Campiglio boasts several gondolas and chairlifts that operate even in summer, and we rode one the next morning up to a ridge above the tree line at over 2,400 meters (nearly 8,000 feet). We headed for the via ferrata, still a couple of hours’ hike away. The rocky trails here were well marked, with sign posts indicating distances in walking time rather than distance. We marveled at the distinctive monoliths surrounding us. The famous mountaineer Reinhold Messner called the Dolomites the most beautiful mountains in the world. We now saw why.
After rounding a large pinnacle, we came to Rifugio Tuckett, one of the mountain huts — called rifugios — that are scattered throughout the Italian Alps. It is said that the Italians love to hike but hate to camp. Rifugios solve this problem, offering bunk rooms, hearty meals, and even beer and wine for weary travelers. They also make it possible for hikers to travel light, using only daypacks even for multiday jaunts. We stopped for an early lunch, and I took advantage of the moment to have a glass of German beer. We asked one of the caretakers about the various vie ferratte close by, and we were told that the ones above Tuckett were still closed because of snow but that a lower-level route around the next mountain, via ferrata SOSAT, was open. So we set out.
The early part of the hike was like any other walk with breathtaking views of alpine peaks crusted with snow. We donned our ferrata gear, and for the first hour or so we hardly needed it. There were a few cables into the rock here and there, but it mostly seemed they were there to give us practice. The trail was narrow in spots, but the footholds were clear and the dropoffs did not yet produce any hint of vertigo.
But soon we found ourselves at the top of a large cliff, looking across a gully to a cliff wall facing us. On the other side we could faintly see two hikers on a narrow ledge, perhaps 200 feet below us. Painted on a rock in front of us was a red mark, showing that the trail pitched over the rock toward the abyss. We clipped our carabiners into the steel cable, and eased our way over, looking for footholds.
I was exhilarated. Our gear protected us from falling, but I had never hung over such a precipice and I had certainly never seen my child do it. Liam seemed calm, which was key. The most pressing danger was vertigo or panic, and as long as we both kept our wits about us we would be fine. At least that’s what I kept telling myself. “Slow and steady,” I said to him in a voice as composed as I could make it.

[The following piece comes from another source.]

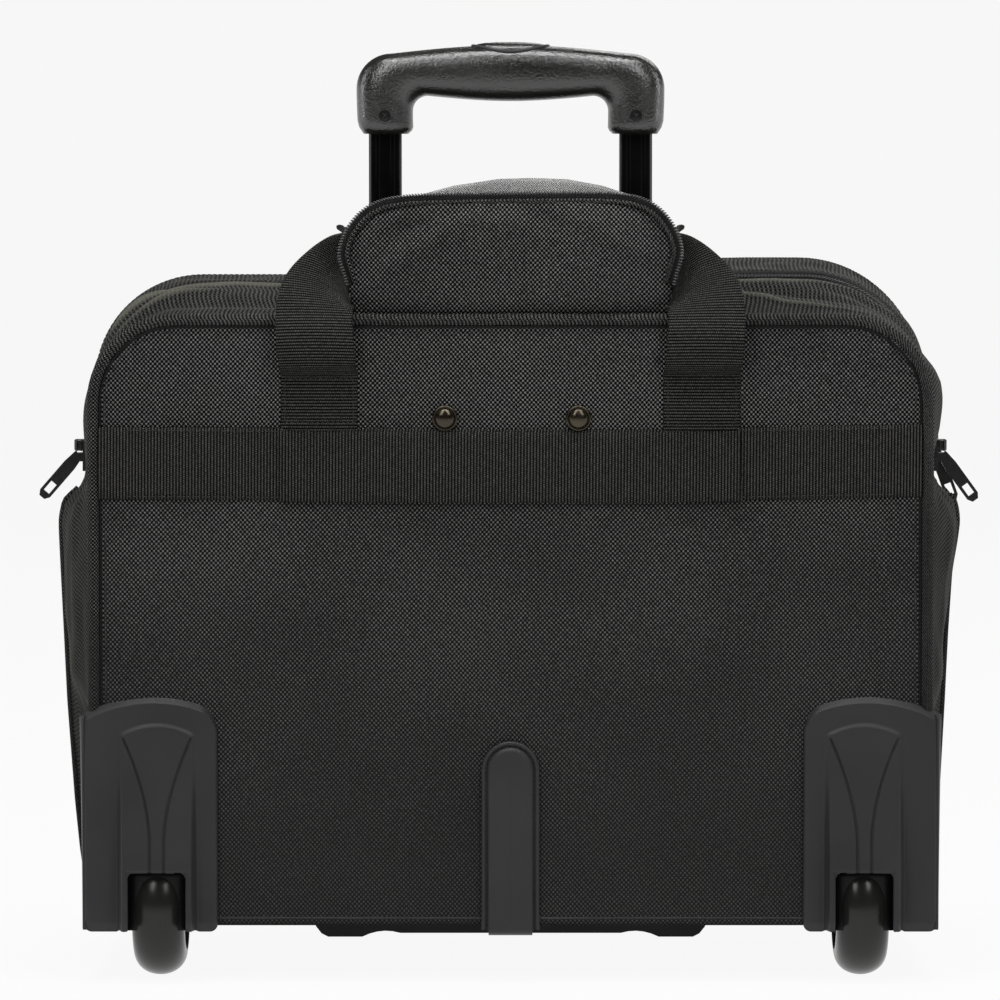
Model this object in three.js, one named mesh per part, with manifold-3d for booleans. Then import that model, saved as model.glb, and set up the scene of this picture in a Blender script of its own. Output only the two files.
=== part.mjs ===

The trail weaved vertically down the cliff face, using a series of narrow ledges. A few ladders were also necessary, and the scariest moments for me were when we transferred the carabiners from the steel cables to the ladders while we perched on the top rungs. After climbing for the better part of an hour down the wall, we reached the point where we had to cross to the other cliff. A 10-foot-wide boulder was wedged between the two rock faces, still hundreds of feet above the chasm floor. No steel cable, either. We lowered ourselves down to the boulder, unhooked, and eased over to the other side, trying not to think about the consequences of a slip of a foot. On the other side hung a 50-rung ladder, straight up the cliff wall. Liam went first, so I could help him if needed.
Methodically, we made our way up the ladder, unhooking one carabiner at a time and placing it above our heads and then climbing up to meet it. When Liam stopped climbing above me, I paused to gather myself and looked up. He was fine — merely resting by leaning back into his gear. I had no desire to test my nerves that way — I just hung on and tried to ignore how heavy my pack seemed all of a sudden. And I found myself wondering if this was a beginner’s route what the harder ones were like.
On the ledge, we made our way around the last precipice, at one point on our hands and knees to make our way under an outcropping. A few miles later, we came to another rifugio, Rifugio Brentei, beautifully situated on an outcropping under Dolomite peaks now shrouded by late afternoon clouds. We were justifiably tired after over eight hours of hiking and climbing, so we enjoyed the hearty rifugio dinner and had a good night’s rest in its bunks.
As we left the rifugio the next morning to hike down on another path to Campiglio, I signed the guest book. The other signatures were from Italy, Germany, Spain, and elsewhere in Europe, but I could find no other Americans. The “iron way” hikes are not well known in the States. But as we can now attest, they should be.